Numa era de extremos e em que tudo é levado a peito, ser original é fazer perguntas diferentes à vida. De todos os ângulos. É hoje difícil debater temas de forma saudável, leve e solta. As pessoas passaram a defender causas às quais nunca ligaram nenhuma, e ainda bem, com um fervor que atropela o debate honesto e saudável, o que percorre todas as camadas e tonalidades de cinzento, se não fica-se pela rama do preto ou do branco, do bom ou do mau. Depois, vem o Natal falar de família em sentido lato, de fraternidade, porque gostávamos mesmo de ser melhores enquanto o valor do humano desaparece a olhos vistos. Cumprimentarmos os vizinhos ou os colegas, agradecer a quem nos segura a porta, responder às mensagens que nos enviam ou ouvir até ao fim já são bons pontos de partida. É o mínimo e não arranca pedaço.

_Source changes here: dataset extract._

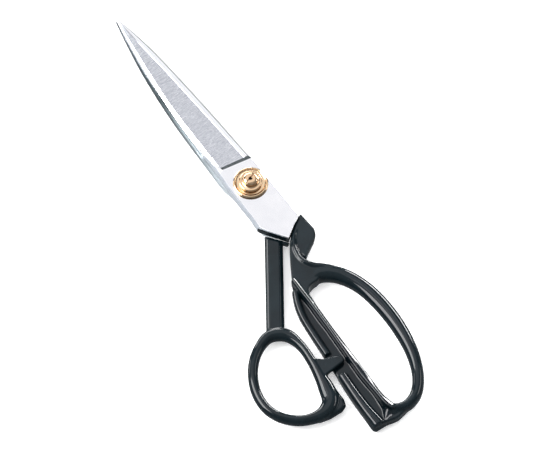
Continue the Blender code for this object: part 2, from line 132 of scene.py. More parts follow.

O mundo é demasiado complexo para caber numa pequena crónica que é uma conversa de café. Cada vez sabemos menos para onde vamos e o que nos espera, mas são estes momentos de viragem civilizacional que se dão os grandes milagres. Depois, se andamos tão apaixonados pela longevidade, é bom relembrarmos que os otimistas duram mais anos, e vivem melhor rodeados. A liberdade é ver todas as cintilações e não dar nada como absoluto porque não sabemos rigorosamente nada a não ser isso mesmo: que não sabemos nada. E a humildade é o início melhor, de que apetece sempre falar quando um ano chega ao fim.